Your advice is pretty good but it only really applies to junior level roles.
If you’re applying for mid level up and the only relevant experience you have for the role is a github profile with side projects, thats not going be enough to get an interview. Recruiters who screen candidates won’t even check out github profiles let alone evaluate their content.
Degrees are not really a hard barrier nowadays to get interviews. What’s important is relevant experience. OP doesn’t sound like they have relevant professional experience to the roles they’re applying for. which is probably why they are not getting interviews and is incorrectly blaming their lack of degree as the reason
That sucks, I'm sorry. It sounds like what you really need is a network. You get interviews from ex-colleagues and friends when you don't have a reputation that speaks for itself.
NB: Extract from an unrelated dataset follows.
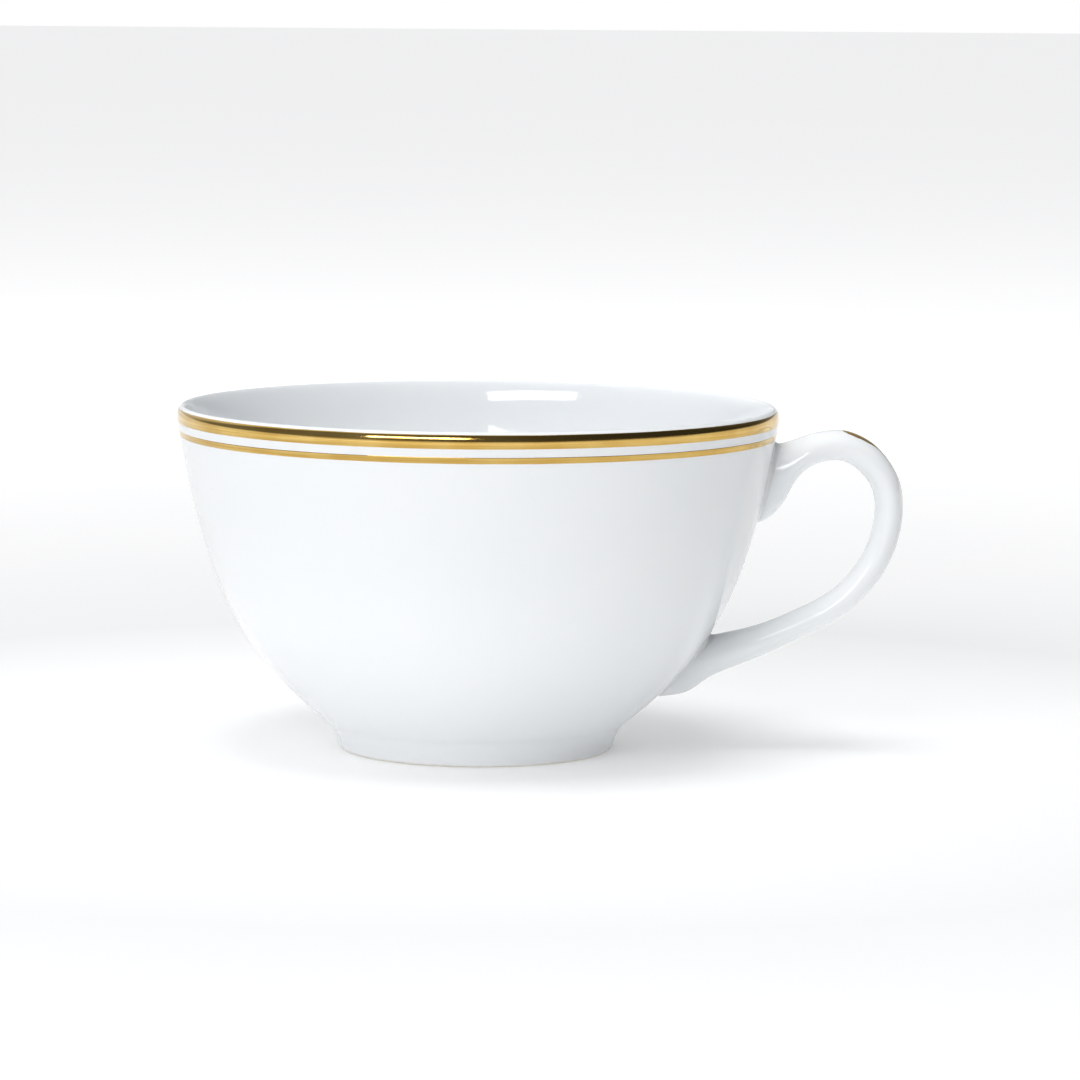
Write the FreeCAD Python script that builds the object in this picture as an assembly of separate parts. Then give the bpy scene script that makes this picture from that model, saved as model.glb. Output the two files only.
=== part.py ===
"""A bone china teacup with a loop handle, gilded at the rim and on the handle.

The cup stands on its foot at Z = 0 with its axis on Z, and the handle points along +X.
Every piece that is formed by itself and then stuck or painted on is a solid of its own.
"""
import FreeCAD, Part
import math
import os

V = FreeCAD.Vector
ORIGIN = V(0, 0, 0)
UP = V(0, 0, 1)

# ---- driving dimensions, in millimetres -------------------------------------------------
RIM_RADIUS = 50.0          # the widest place, where the lip begins
CUP_HEIGHT = 57.4          # from the table to the top of the lip
LIP_THICKNESS = 1.9        # wall at the rim
LIP_RISE = 1.7             # height over which the lip rounds over
FLOOR_THICKNESS = 3.0      # wall low down, where the cup is heaviest
FLOOR_TOP = 7.0            # inside of the cup at its middle
FOOT_TOP = 4.6             # plane where the foot ring meets the bowl
FOOT_FACE_INNER = 20.8     # the ring of bare china that the cup stands on
FOOT_FACE_OUTER = 22.0
FOOT_WALL_INNER = 19.8     # inside of the foot ring
FOOT_COVE = 1.2            # cove between the foot ring and the cup's underside
JOINT_RADIUS = 0.9         # fillet of slip where the handle is stuck on
GILT = 0.10                # thickness of the gold skins, drawn thicker than real gold
WIDE_BAND = (54.78, 57.02)     # bottom and top of the wide gold band
LINE_BAND = (52.45, 53.43)     # bottom and top of the thin gold line
STROKE_START = V(59.9, 0, 53.5)    # gilding on the handle: where the brush lands
STROKE_END = V(70.9, 0, 38.6)      # and where it lifts off
STROKE_HALF_WIDTH = 1.7            # at the widest place of the stroke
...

This is a terrible advice, please don’t do this. If found out you will not only be blacklisted by the company but also by all the companies of recruiters network. Not worth it.
I was an active "reverse code engineer" around 2005-2011, I worked on reversing popular software protections on both Windows & Symbian, and was involved with a certain famous (at the time) team that released tutorials on those subjects under pseudonyms.
That was back when I was in high school and early years into college.
I live in a third world country, and in my early twenties I dropped out of college to support my family.
I built a business that's unrelated to tech and the pandemic put an end to that, so I started thinking about applying to remote jobs thinking that I can easily land an interview and ace it.
Well, the problem was getting an interview.
I worked extensively with x86 ASM (MASM, FASM), wrote packers/unpackers in C back in the day, wrote extensions for IDA at some point. When I built the family business, I had free time so over the last few years and I've learned and used a few other languages (Golang, Rust).
I've been doing LC and LC-like problems over the years, so I can comfortably solve most DSA problems that I've seen thrown at FAANG candidates, tackled system design questions as well, so I'm familiar with SW architectures of modern software.
However, since I don't have a college degree, nor an active online portfolio (github and the like), I don't meet any requirements for any of these jobs which I can do better than a large portion of the SWEs complaining on Blind about their 6 figure TC and how awful WLB is at Facebook. I could do their jobs at a fraction of the TC.
Unfortunately, I was an idiot and dropped out of college.